Die SPÖ habe Unterlagen, aus denen sich zweifelsfrei ergebe, dass das Finanzministerium bei der Legistik der Covid-19-Gesetze federführend beteiligt war. Auch das Bundeskanzleramt mit dem Verfassungsdienst war laut Leichtfried damit befasst. Der SPÖ-Politiker begrüßte Anschobers Ankündigung. Mit der Reparatur unklarer gesetzlicher Bestimmungen könne man bereits in der Nationalratssitzung kommende Woche beginnen. „So braucht es dringend Klarheit bei den Mieten und grundsätzlich bei den Entschädigungen nach dem Epidemiegesetz“, sagte Leichtfried.
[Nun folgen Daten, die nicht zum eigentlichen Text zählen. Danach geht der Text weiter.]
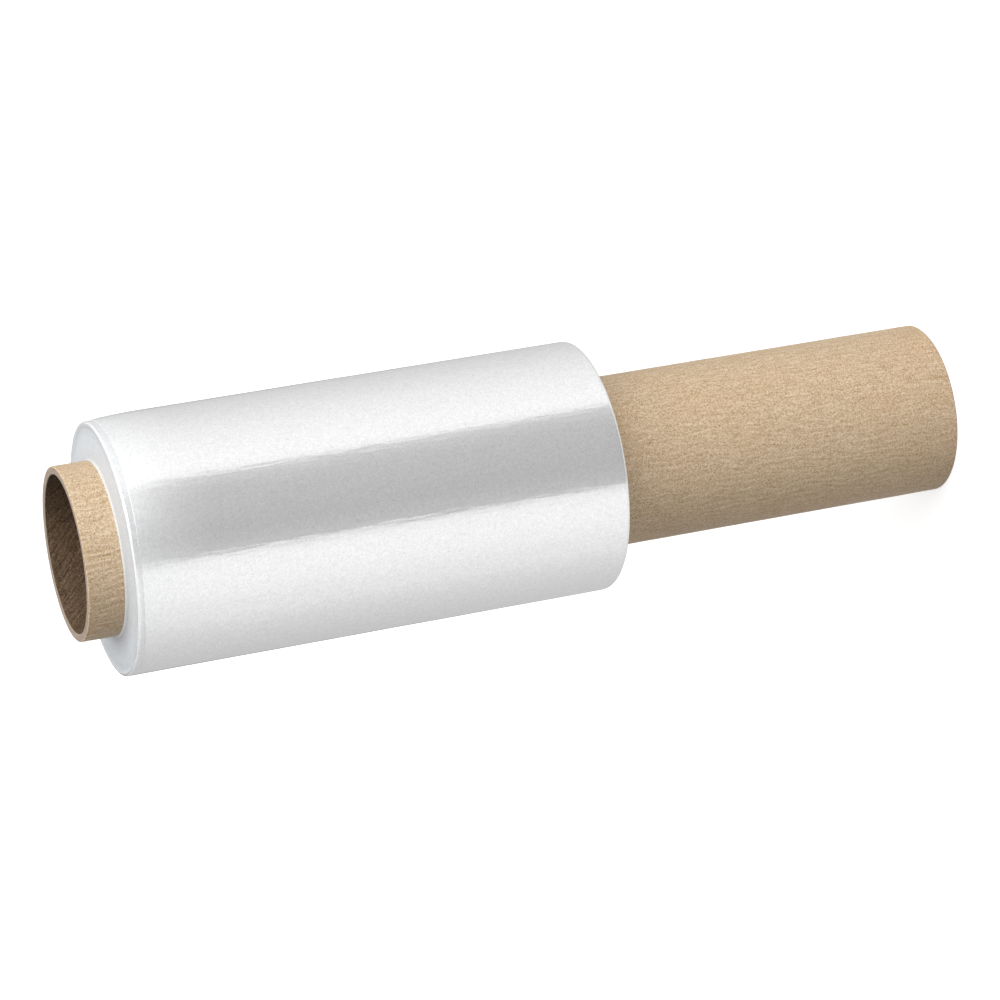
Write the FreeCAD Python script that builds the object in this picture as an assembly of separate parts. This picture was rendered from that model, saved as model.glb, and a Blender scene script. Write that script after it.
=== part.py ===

Haimbuchner kritisiert „schlampige“ Gesetze

Kritik kam auch von Manfred Haimbuchner (FPÖ), dem stellvertretenden Landeshauptmann von Oberösterreich. Haimbuchner bezeichnete die von der Bundesregierung beschlossenen Gesetze der vergangenen Wochen als „zunehmend undurchdacht und schlampig“. So gebe es etwa für budgetierte und zugesagte Bauprojekte keine Rechtssicherheit – mehr dazu in ooe.ORF.at.

Sobotka: CoV-Gesetz mit „Ablaufdatum“

Nationalratspräsident Wolfgang Sobotka verwies dagegen auf die begrenzte Dauer der CoV-Regelungen. „Alle Gesetze, die jetzt beschlossen wurden, haben ein Ablaufdatum“, sagte er am Sonntag in der ORF-„Pressestunde“. Wenn es die Notwendigkeit gebe, etwas an den Verordnungen zu ändern, bestehe im Parlament die Möglichkeit dazu, betonte Sobotka, die CoV-Gesetze würden aber alle wieder von selbst außer Kraft treten.

NR-Präsident Sobotka zur Debatte über die CoV-Gesetze

Nach der Krise sollen alle Grundrechte wieder in vollem Umfang eingesetzt werden, versprach Sobotka. Eine Schnellprüfung des Verfassungsgerichtshofs will er nicht vorantreiben. „Der Verfassungsgericht entscheidet selbst, welche Urteile schneller gefällt werden müssen“, sagte er dazu. Zudem verteidigte Sobotka das Durchpeitschen der Gesetzespakete im Nationalrat: „Wer schnell hilft, hilft doppelt“, so Sobotka. Mit einem normalen Prozedere sei man bei einer Beschlussfassung im Juni gewesen, erklärte er und lobte die enge Zusammenarbeit zwischen Regierung, Parlament und Bundespräsident.

Kritik an Sobotkas Aussagen kam von FPÖ-Klubobmann Herbert Kickl. „Jetzt erweckt Wolfgang Sobotka den Anschein, dass die Opposition eingebunden wird und ihre Vorschläge gehört werden. Dabei war er gemeinsam mit ÖVP-Klubobmann (August) Wöginger und der grünen Klubobfrau Sigi Maurer Scharfmacher an der Spitze der Regierungsfraktionen, die über die Opposition drübergefahren sind und sämtliche Vorschläge abgelehnt haben. Sobotka ist wirklich ein klassisches Beispiel für den Wolf im Schafspelz“, sagte Kickl.